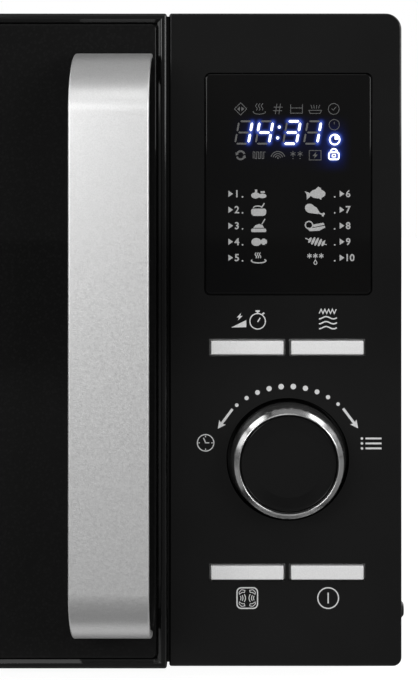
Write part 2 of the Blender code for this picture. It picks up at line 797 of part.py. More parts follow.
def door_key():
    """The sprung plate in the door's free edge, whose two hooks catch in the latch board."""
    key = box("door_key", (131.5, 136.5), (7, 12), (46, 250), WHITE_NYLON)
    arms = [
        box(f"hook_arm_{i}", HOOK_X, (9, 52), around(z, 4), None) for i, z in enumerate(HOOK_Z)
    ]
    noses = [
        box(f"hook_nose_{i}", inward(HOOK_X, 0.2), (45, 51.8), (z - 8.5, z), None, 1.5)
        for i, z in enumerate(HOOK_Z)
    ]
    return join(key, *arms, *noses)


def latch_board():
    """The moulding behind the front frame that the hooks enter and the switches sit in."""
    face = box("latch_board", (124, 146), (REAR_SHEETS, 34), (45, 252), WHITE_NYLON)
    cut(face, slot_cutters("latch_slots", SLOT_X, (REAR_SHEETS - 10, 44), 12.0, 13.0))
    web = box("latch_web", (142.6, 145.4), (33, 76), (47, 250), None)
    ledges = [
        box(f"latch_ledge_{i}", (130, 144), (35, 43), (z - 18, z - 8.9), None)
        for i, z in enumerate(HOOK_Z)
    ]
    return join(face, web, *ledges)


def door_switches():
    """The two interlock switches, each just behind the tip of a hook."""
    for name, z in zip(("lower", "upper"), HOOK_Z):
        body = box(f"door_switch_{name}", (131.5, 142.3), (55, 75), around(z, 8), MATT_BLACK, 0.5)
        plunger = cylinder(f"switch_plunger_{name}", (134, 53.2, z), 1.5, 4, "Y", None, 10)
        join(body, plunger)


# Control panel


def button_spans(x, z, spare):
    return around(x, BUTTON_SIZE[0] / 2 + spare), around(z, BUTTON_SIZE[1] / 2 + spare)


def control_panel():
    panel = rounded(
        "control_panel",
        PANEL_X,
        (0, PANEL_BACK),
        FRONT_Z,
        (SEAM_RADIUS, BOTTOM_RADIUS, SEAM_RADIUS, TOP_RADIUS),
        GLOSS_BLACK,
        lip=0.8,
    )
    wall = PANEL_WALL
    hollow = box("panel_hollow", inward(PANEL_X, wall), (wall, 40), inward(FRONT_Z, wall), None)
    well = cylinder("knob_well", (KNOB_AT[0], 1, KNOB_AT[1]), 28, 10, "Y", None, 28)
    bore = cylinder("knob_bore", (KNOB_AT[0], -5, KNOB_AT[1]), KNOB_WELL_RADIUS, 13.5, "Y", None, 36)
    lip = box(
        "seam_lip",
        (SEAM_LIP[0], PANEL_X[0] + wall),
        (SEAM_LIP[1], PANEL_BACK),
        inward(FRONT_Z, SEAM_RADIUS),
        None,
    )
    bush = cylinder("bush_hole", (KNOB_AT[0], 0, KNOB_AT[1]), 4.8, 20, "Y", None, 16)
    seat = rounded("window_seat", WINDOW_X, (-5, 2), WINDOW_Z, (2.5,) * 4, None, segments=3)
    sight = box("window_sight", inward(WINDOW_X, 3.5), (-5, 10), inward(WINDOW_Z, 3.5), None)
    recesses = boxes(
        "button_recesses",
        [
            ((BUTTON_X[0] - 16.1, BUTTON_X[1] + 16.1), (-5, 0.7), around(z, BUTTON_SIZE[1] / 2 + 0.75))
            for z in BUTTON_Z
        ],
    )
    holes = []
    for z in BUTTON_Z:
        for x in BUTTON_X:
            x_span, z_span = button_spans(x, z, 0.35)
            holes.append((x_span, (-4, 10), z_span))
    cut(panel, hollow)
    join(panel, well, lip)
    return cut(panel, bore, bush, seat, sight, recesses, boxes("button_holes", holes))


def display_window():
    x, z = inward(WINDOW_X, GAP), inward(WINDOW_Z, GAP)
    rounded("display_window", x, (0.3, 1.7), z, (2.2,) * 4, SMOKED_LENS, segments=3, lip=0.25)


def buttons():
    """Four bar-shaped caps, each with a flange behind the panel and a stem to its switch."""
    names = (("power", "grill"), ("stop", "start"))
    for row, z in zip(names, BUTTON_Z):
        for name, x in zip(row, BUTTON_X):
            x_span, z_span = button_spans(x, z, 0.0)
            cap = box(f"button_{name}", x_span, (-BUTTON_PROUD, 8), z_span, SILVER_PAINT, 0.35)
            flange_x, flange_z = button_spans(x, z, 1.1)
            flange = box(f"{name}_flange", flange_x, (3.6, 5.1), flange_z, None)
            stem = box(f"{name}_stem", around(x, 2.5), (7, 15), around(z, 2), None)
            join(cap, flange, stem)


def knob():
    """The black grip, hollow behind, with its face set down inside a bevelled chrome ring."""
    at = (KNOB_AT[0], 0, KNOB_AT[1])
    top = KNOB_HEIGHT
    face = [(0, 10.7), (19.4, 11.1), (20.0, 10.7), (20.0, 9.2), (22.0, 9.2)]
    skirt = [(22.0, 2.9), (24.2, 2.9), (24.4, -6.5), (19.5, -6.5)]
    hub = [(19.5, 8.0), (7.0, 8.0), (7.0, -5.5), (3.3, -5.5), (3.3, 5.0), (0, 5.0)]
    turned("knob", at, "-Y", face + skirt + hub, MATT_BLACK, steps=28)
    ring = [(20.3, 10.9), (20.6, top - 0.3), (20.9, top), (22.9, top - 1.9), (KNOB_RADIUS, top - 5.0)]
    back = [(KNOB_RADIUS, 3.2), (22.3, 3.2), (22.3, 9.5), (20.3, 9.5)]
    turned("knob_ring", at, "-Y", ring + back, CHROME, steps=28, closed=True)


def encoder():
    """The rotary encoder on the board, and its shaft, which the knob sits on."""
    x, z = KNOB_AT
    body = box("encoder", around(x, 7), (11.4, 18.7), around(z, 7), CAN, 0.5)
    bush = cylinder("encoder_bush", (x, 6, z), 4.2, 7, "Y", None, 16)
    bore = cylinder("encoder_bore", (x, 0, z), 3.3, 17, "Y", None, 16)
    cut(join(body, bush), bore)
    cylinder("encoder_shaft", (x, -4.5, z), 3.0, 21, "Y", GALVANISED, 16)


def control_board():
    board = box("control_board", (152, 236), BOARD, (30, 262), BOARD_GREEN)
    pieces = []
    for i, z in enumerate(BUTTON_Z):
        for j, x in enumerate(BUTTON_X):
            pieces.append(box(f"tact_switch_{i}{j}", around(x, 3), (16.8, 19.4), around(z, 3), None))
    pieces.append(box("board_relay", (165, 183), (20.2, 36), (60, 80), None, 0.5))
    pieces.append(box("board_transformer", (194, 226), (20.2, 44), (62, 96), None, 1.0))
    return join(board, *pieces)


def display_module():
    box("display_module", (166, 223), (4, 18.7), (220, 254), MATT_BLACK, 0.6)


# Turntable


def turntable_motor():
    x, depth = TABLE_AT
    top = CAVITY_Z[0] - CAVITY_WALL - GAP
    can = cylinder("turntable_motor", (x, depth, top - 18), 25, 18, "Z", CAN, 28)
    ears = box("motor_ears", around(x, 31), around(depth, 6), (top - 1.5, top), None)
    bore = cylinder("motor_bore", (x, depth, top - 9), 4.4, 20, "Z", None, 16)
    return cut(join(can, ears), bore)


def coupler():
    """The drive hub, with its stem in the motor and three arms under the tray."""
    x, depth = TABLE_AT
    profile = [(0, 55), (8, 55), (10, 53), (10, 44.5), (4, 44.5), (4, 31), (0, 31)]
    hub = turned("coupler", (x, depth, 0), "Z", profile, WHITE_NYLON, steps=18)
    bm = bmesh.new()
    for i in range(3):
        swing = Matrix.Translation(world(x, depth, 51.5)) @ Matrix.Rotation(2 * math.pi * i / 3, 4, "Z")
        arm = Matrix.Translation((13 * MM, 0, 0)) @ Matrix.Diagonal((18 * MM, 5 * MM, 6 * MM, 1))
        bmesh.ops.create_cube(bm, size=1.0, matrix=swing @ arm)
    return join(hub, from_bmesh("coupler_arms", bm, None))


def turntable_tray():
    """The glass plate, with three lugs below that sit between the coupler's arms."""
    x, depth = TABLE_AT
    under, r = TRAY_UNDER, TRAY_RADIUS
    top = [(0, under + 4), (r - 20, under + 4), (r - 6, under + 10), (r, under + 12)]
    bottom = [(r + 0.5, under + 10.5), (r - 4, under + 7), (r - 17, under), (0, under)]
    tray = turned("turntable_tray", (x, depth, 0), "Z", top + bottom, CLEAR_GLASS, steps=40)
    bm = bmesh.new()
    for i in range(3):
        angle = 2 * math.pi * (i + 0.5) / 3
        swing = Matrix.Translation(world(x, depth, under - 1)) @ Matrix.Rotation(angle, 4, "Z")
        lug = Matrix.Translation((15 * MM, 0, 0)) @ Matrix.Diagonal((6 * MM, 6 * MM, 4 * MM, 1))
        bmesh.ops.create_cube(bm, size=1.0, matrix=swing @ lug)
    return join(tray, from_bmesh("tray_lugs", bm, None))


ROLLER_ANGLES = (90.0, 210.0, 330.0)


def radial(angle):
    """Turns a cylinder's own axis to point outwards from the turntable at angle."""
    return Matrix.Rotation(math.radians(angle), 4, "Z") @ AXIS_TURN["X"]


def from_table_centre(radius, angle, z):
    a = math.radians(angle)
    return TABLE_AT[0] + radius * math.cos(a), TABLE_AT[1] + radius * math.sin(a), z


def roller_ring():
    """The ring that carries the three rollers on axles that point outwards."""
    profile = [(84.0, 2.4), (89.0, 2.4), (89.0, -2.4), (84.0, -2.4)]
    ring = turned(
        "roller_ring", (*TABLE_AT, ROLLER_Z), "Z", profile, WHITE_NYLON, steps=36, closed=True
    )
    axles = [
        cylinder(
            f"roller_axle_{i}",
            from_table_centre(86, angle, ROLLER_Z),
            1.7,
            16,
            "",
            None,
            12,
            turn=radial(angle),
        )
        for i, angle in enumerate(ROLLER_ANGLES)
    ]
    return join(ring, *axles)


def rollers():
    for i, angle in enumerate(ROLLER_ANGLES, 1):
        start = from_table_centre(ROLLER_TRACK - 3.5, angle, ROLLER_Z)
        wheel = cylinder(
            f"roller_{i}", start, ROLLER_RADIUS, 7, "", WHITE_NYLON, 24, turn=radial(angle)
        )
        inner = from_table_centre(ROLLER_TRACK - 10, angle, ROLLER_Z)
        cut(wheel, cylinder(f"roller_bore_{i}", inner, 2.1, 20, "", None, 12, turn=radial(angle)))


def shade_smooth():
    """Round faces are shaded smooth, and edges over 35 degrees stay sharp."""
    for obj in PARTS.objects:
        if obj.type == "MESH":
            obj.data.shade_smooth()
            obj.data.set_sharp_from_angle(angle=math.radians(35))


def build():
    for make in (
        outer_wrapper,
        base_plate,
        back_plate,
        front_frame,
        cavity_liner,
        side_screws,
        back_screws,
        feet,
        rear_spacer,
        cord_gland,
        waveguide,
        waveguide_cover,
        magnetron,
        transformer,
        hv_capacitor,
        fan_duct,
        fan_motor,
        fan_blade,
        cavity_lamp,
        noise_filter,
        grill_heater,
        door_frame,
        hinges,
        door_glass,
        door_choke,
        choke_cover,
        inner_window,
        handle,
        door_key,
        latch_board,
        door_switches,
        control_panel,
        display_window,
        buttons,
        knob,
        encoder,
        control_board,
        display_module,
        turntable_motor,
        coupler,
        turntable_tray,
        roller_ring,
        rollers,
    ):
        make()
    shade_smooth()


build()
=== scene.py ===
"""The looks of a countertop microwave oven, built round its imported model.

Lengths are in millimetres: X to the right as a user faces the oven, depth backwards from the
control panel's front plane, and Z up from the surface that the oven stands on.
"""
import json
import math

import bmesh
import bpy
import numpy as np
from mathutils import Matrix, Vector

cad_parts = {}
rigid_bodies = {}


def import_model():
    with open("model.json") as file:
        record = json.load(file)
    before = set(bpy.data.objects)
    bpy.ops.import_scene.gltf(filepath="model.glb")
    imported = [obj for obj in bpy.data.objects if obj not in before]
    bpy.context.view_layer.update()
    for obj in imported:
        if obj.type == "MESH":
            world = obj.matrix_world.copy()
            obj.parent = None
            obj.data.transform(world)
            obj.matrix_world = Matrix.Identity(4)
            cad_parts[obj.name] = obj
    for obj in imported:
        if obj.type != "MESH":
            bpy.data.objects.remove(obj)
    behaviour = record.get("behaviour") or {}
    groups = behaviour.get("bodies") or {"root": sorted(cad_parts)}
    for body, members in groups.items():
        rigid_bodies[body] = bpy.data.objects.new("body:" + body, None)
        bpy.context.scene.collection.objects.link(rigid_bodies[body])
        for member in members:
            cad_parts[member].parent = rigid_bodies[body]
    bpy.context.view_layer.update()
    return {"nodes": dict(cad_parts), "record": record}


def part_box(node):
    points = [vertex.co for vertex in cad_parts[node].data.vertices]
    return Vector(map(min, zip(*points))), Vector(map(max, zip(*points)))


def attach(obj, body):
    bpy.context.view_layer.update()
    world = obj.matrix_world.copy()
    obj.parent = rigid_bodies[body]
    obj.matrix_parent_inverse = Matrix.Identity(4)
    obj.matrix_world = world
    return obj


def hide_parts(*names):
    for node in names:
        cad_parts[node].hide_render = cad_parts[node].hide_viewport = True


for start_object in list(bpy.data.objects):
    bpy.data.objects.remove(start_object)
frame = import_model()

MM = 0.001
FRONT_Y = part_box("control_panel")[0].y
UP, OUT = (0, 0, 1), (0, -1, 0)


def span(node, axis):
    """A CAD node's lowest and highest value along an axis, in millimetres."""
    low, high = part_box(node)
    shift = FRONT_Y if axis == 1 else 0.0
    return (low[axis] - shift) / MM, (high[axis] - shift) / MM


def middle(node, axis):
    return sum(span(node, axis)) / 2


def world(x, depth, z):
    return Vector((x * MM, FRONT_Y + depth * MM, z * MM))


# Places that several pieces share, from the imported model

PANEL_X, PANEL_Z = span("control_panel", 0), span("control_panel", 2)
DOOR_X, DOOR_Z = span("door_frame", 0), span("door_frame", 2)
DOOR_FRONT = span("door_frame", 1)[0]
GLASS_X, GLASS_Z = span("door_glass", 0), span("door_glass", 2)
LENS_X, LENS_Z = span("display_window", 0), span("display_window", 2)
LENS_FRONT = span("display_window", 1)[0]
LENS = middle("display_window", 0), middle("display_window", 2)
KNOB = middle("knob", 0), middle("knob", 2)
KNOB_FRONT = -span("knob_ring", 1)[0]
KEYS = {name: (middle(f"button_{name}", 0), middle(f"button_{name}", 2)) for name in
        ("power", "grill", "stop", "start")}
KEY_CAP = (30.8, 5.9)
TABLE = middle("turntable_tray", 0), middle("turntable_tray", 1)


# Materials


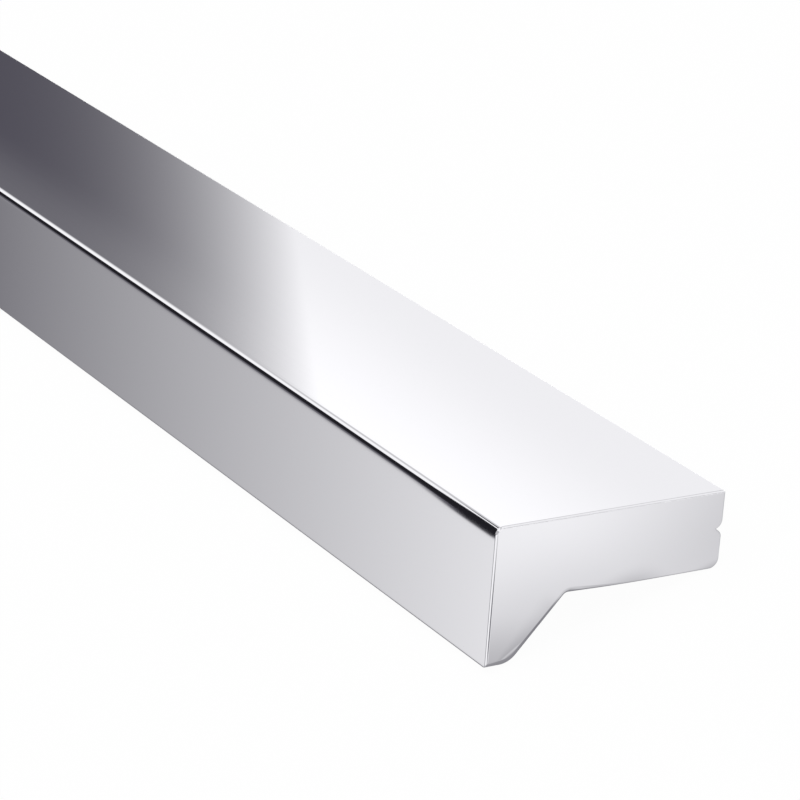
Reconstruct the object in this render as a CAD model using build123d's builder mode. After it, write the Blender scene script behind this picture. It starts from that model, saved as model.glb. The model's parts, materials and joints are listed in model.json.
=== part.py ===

## Stated task
Looking at the material above, please copy exactly every line from its first line through the line containing "return join(key, *arms, *noses)", with both ends included and nothing else.

## The reply
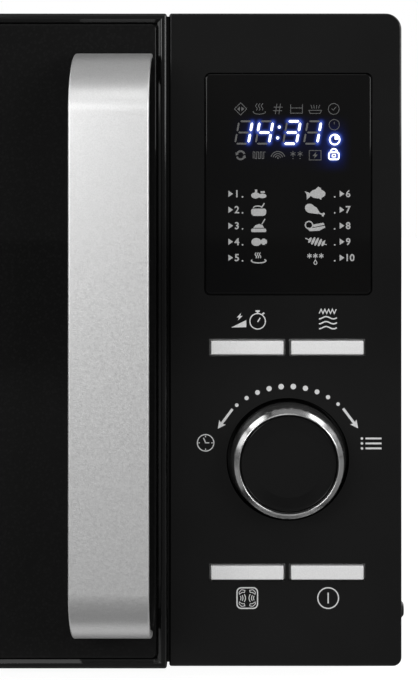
Write part 2 of the Blender code for this picture. It picks up at line 797 of part.py. More parts follow.
def door_key():
    """The sprung plate in the door's free edge, whose two hooks catch in the latch board."""
    key = box("door_key", (131.5, 136.5), (7, 12), (46, 250), WHITE_NYLON)
    arms = [
        box(f"hook_arm_{i}", HOOK_X, (9, 52), around(z, 4), None) for i, z in enumerate(HOOK_Z)
    ]
    noses = [
        box(f"hook_nose_{i}", inward(HOOK_X, 0.2), (45, 51.8), (z - 8.5, z), None, 1.5)
        for i, z in enumerate(HOOK_Z)
    ]
    return join(key, *arms, *noses)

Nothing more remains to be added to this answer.